A data.frame of gene set annotations with three columns:

DB: Ontology/database source, e.g. "GO_BP", "GO_MF", "GO_CC", or "KEGG" (if available).
Geneset: Ontology term ID or pathway ID (e.g. GO ID, KEGG ID).
Gene: Gene symbol (SYMBOL).

Details

The TSV has three columns:

DB: Ontology/database source, e.g., "GO_BP", "GO_MF", "GO_CC", or "KEGG" (if available).
Geneset: Ontology term ID or pathway ID (e.g., GO ID, KEGG ID).
Gene: Gene symbol (SYMBOL).

Note: Some org.*.eg.db packages no longer include KEGG mappings; in such cases the KEGG mappings may be absent.

In addition to returning the data.frame, the function also writes the same table to disk as a .tsv file in the specified output_dir.

Examples

# Minimal real example (runs only if org package is installed)
tmp <- tempdir()
if (requireNamespace("org.Mm.eg.db", quietly = TRUE) &&
    requireNamespace("AnnotationDbi", quietly = TRUE)) {
    gs <- extract_gene_sets(
        organism_db = "org.Mm.eg.db",
        output_dir  = tmp,
        filename    = "mm_genesets.tsv"
    )
    head(gs)
    # The file path:
    file.path(tmp, "mm_genesets.tsv")
}
#> 
#> 'select()' returned 1:many mapping between keys and columns
#> 'select()' returned 1:many mapping between keys and columns
#> 
#> Gene set extraction complete complete!
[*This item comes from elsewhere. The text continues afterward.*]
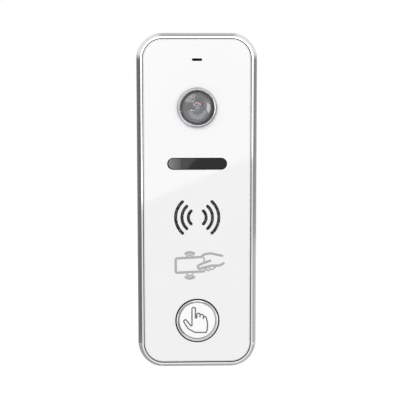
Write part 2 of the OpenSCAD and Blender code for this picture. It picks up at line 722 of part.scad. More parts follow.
module socket_shell() color([0.93, 0.92, 0.88]) at(0, socket_y, cover_z + 0.05) difference() {
  block(socket_w, socket_h, board_z - cover_z - 0.05);
  at(0, 0, -eps) block(socket_w - 1.4, socket_h - 1.4, 3.8);
  at(0, -socket_h / 2, -eps) block(3, 2, 2.4);
}

module socket_pins() color([0.85, 0.75, 0.45]) at(0, socket_y, cover_z + 0.9)
  for (i = [0:pin_count - 1]) at((i - (pin_count - 1) / 2) * pin_pitch, 0) block(0.5, 0.5, 2.94);

// ---------------------------------------------------------------- nodes

standing() bezel_frame();
standing() face_plate();
standing() plate_adhesive();
standing() inner_chassis();
standing() rear_cover();
standing() rear_seal();
standing() cover_screws();
standing() wall_bracket();
standing() locking_screw();
standing() camera_ring();
standing() ring_nut();
standing() camera_dome();
standing() dome_gasket();
standing() lens_barrel();
standing() lens_front_glass();
standing() lens_rear_glass();
standing() lens_holder();
standing() holder_screws();
standing() ir_cut_filter();
standing() image_sensor();
standing() camera_board();
standing() camera_screws();
standing() flat_cable();
standing() cable_latches();
standing() ir_window();
standing() ir_leds();
standing() light_sensor();
standing() speaker_mesh();
standing() speaker_gasket();
standing() speaker_basket();
standing() speaker_cone();
standing() speaker_magnet();
standing() speaker_leads();
standing() mic_boot();
standing() mic_capsule();
standing() mic_leads();
standing() card_coil();
standing() button_ring();
standing() button_seal();
standing() button_cap();
standing() button_spring();
standing() switch_body();
standing() switch_plunger();
standing() button_leds();
standing() main_board();
standing() board_screws();
standing() controller_chip();
standing() video_chip();
standing() audio_amplifier();
standing() lock_driver();
standing() power_inductor();
standing() tantalum_capacitors();
standing() trimmer_body();
standing() trimmer_rotor();
standing() socket_shell();
standing() socket_pins();
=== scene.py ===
"""Looks of a slim wall-mounted video doorbell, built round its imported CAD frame.

Lengths in the helpers are millimetres on the face: x to the right, y up, and z out from the
wall. The row frame is metres, with the face looking along -Y.
"""

import json
import math

import bmesh
import bpy
import numpy as np
from mathutils import Matrix, Vector


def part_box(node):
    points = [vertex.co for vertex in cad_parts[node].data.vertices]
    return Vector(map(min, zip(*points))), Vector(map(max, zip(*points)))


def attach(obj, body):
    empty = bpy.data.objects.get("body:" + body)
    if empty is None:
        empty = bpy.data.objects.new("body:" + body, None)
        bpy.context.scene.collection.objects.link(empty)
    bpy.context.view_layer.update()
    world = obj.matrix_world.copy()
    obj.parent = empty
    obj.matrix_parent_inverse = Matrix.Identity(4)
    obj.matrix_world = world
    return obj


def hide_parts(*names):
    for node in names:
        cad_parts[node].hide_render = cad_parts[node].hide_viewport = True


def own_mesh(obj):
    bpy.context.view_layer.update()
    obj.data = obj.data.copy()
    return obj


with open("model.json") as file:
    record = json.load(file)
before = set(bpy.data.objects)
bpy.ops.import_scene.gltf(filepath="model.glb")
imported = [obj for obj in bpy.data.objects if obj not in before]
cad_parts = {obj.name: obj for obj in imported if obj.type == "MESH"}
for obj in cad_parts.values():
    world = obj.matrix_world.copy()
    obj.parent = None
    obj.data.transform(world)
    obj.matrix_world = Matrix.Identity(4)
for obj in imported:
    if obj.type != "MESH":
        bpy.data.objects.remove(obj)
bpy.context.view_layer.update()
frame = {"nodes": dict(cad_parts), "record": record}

bl_info = {
    "name": "Video Doorbell Looks",
    "version": (1, 0, 0),
    "blender": (4, 5, 0),
    "location": "3D View > Sidebar > Doorbell",
    "description": "Builds the fine pieces, the finishes and the studio of a video doorbell",
    "category": "Object",
}

MM = 0.001
# How fast the infrared window falls away towards its ends, per millimetre cubed.
END_FALL = 2.2e-5
# How far printed ink reaches into what it is on, and how far overlapping ink is raised.
INK_ROOT, INK_LAYER = 0.005, 0.0015


# ------------------------------------------------------------------ places taken from the CAD


def face_box(node):
    """A CAD node's box in face millimetres: (x0, y0, z0), (x1, y1, z1)."""
    low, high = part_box(node)
    return (
        np.array([low.x, low.z, -high.y]) / MM,
        np.array([high.x, high.z, -low.y]) / MM,
    )


PLATE_FRONT = face_box("face_plate")[1][2]
RIM_FRONT = face_box("bezel_frame")[1][2]
CAP_LOW, CAP_HIGH = face_box("button_cap")
CAP_FRONT = CAP_HIGH[2]
BUTTON_Y = (CAP_LOW[1] + CAP_HIGH[1]) / 2


# ------------------------------------------------------------------ settings


def colour_setting(name, text, value):
    """A colour property whose default is an sRGB hex value."""
    return bpy.props.FloatVectorProperty(
        name=name, description=text, subtype="COLOR", size=3, min=0, max=1, default=linear(value)
    )


def length_setting(name, text, millimetres, low, high):
    """A length property in metres, with its default and limits given in millimetres."""
    return bpy.props.FloatProperty(
        name=name,
        description=text,
        unit="LENGTH",
        precision=5,
        default=millimetres * MM,
        min=low * MM,
        max=high * MM,
    )


def linear(hex_value):
    """sRGB hex to linear light: the straight part below 0.04045, the 2.4 power above it."""
    parts = [int(hex_value[i : i + 2], 16) / 255 for i in (1, 3, 5)]
    return tuple(c / 12.92 if c <= 0.04045 else ((c + 0.055) / 1.055) ** 2.4 for c in parts)


class DoorbellSpeakerCloth(bpy.types.PropertyGroup):
    """Sizes of the woven wire behind the sound slots."""

    pitch: length_setting("Wire pitch", "Distance from one wire to the next", 0.45, 0.3, 1)
    wire: length_setting("Wire thickness", "Diameter of one wire", 0.14, 0.08, 0.15)


class DoorbellSpring(bpy.types.PropertyGroup):
    """Sizes of the call button's spring."""

    wire: length_setting("Wire thickness", "Diameter of the wire", 0.45, 0.3, 0.46)
    turns: bpy.props.FloatProperty(
        name="Turns", description="Turns with the flat end turns", default=5.5, min=4, max=7
    )


class DoorbellWindow(bpy.types.PropertyGroup):
    """Shape of the smoked infrared window."""

    crown: bpy.props.FloatProperty(
        name="Crown",
        description="How much the front turns sideways, in radians per millimetre",
        default=0.0034,
        min=0,
        max=0.005,
    )
    tilt: bpy.props.FloatProperty(
        name="Tilt",
        description="How far the front leans down",
        subtype="ANGLE",
        default=0.0203,
        min=0,
        max=0.03,
    )


class DoorbellDome(bpy.types.PropertyGroup):
    """Shape of the camera's clear dome."""

    rise: length_setting("Rise", "How far the apex stands above the rim", 1.5, 1, 2)
    wall: length_setting("Wall", "Thickness of the moulding", 0.9, 0.6, 1)
    veil: bpy.props.FloatProperty(
        name="Veil",
        description="Share of the light that the coating scatters",
        default=0.09,
        min=0,
        max=0.5,
    )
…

The file has been saved as: /tmp/Rtmpm8EN4T/mm_genesets.tsv
#> [1] "/tmp/Rtmpm8EN4T/mm_genesets.tsv"

# If the organism package is not installed, you can still see the TSV format:
tiny <- data.frame(
    DB = c("GO_BP", "GO_MF"),
    Geneset = c("GO:0008150", "GO:0003674"),
    Gene = c("Trp53", "Egfr"),
    stringsAsFactors = FALSE
)
utils::write.table(
    tiny,
    file = file.path(tmp, "example_genesets.tsv"),
    sep = "\t", row.names = FALSE, col.names = TRUE, quote = FALSE
)